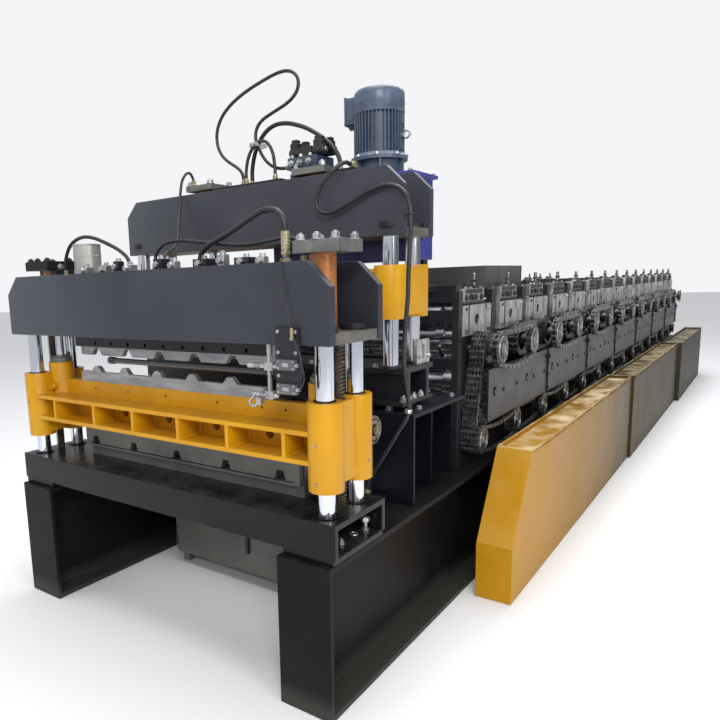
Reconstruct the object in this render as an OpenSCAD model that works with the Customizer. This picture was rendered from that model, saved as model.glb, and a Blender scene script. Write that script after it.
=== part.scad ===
// Two-level roll forming machine with two four-post hydraulic presses.
// Millimetres, +Z up, sheet runs towards -Y, drive side at +X.

/* [Main frame] */
// overall length of the main beams
beam_len = 8480; // [6000:10:9000]
// height of the main beams
beam_h = 512; // [400:1:600]
// width of the main beam flanges
beam_w = 200; // [150:1:250]
// distance from the centre to the outer flange edge
beam_out = 820; // [700:1:900]

/* [Front press] */
// half width of the table
table_hw = 828; // [700:1:900]
// height of the table top
table_z = 644; // [600:1:700]
// half distance between the front pillars across the machine
fp_x = 760; // [700:1:800]
// diameter of the front pillars
fp_d = 58; // [40:1:80]
// half width of the front crosshead
fh_hw = 826; // [750:1:900]
// underside of the front crosshead
fh_z0 = 1180; // [1100:1:1250]
// top of the front crosshead
fh_z1 = 1425; // [1300:1:1500]

/* [Rear press] */
// half distance between the rear pillars across the machine
rp_x = 676; // [600:1:750]
// diameter of the rear pillars
rp_d = 60; // [40:1:80]
// half width of the rear crosshead
rh_hw = 744; // [700:1:850]
// underside of the rear crosshead
rh_z0 = 1520; // [1400:1:1600]
// top of the rear crosshead
rh_z1 = 1770; // [1650:1:1850]

/* [Roll train] */
// number of roll stations
n_st = 15; // [8:1:18]
// distance between stations
st_p = 480; // [350:5:500]
// first station front edge
st_y0 = 1223; // [1100:1:1300]
// height of the lower shaft of the lower level
z_a = 641; // [600:1:700]
// height of the upper shaft of the lower level
z_b = 801; // [700:1:860]
// height of the lower shaft of the upper level
z_c = 1038; // [950:1:1080]
// height of the upper shaft of the upper level
z_d = 1176; // [1100:1:1250]

/* [Guards] */
// inner face of the chain guards
guard_x = 880; // [850:1:950]
// width of the chain guards
guard_w = 152; // [100:1:200]
// height of the chain guards
guard_h = 615; // [500:1:700]

/* [Hidden] */
$fn = 48;

x_mid = 128.5;
y_mid = 4250;
st_last = st_y0 + (n_st-1)*st_p;
st_w = 341;
st_c = 162;
wall_in = 692; wall_out = 722;
y_end = st_last + st_w + 20;
low_off = -110;
function yu(i) = st_y0 + i*st_p + st_c;
function yl(i) = yu(i) + low_off;
blk = [0.10,0.10,0.11];
steel = [0.72,0.73,0.74];
yel = [0.93,0.70,0.12];
fpy1 = 85; fpy2 = 260;
rpy1 = 672; rpy2 = 858;

module place() translate([-x_mid,-y_mid,0]) children();
module both() { children(); mirror([1,0,0]) children(); }
module b(x0,x1,y0,y1,z0,z1) translate([x0,y0,z0]) cube([x1-x0,y1-y0,z1-z0]);
module cz(x,y,z0,z1,d) translate([x,y,z0]) cylinder(d=d,h=z1-z0);
module cx(x0,x1,y,z,d) translate([x0,y,z]) rotate([0,90,0]) cylinder(d=d,h=x1-x0);
module cy(x,y0,y1,z,d) translate([x,y0,z]) rotate([-90,0,0]) cylinder(d=d,h=y1-y0);

// ---------- main frame
module beam() {
  b(beam_out-beam_w,beam_out,16,beam_len,0,20);
  b(beam_out-beam_w,beam_out,16,beam_len,beam_h-20,beam_h);
  b(beam_out-beam_w/2-7,beam_out-beam_w/2+7,16,beam_len,20,beam_h-20);
  b(beam_out-beam_w,beam_out,0,16,0,beam_h);
}
module beam_near() color(blk) place() beam();
module beam_far() color(blk) place() mirror([1,0,0]) beam();
module cross_members() color(blk) place() for (y=[1700,3300,4900,6500,8000])
  b(-beam_out+beam_w/2+7,beam_out-beam_w/2-7,y,y+120,180,380);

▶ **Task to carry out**
Exactly repeat the lines running from the top of the listing to the line bearing "beam_out = 820; // [700:1:900]", both of those lines included, and only them.

▶ **Worked answer**
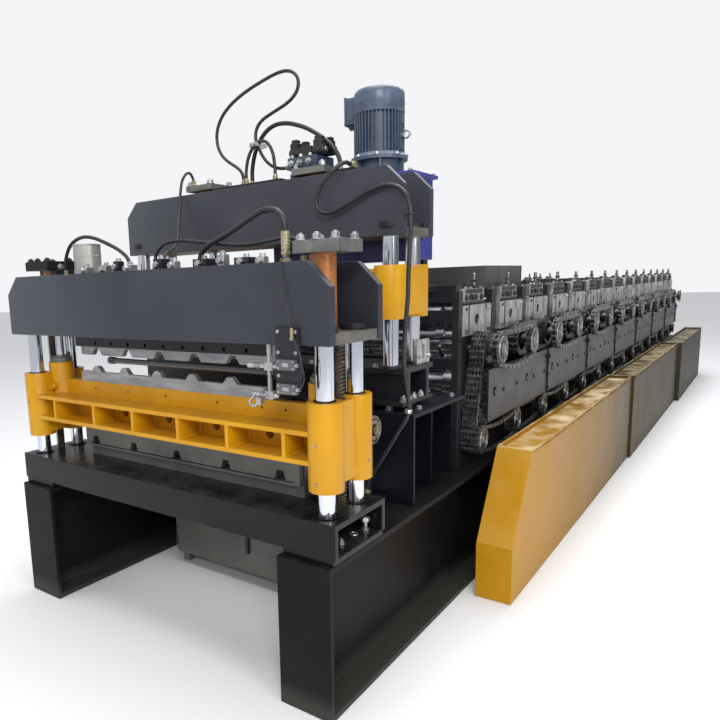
Reconstruct the object in this render as an OpenSCAD model that works with the Customizer. This picture was rendered from that model, saved as model.glb, and a Blender scene script. Write that script after it.
=== part.scad ===
// Two-level roll forming machine with two four-post hydraulic presses.
// Millimetres, +Z up, sheet runs towards -Y, drive side at +X.

/* [Main frame] */
// overall length of the main beams
beam_len = 8480; // [6000:10:9000]
// height of the main beams
beam_h = 512; // [400:1:600]
// width of the main beam flanges
beam_w = 200; // [150:1:250]
// distance from the centre to the outer flange edge
beam_out = 820; // [700:1:900]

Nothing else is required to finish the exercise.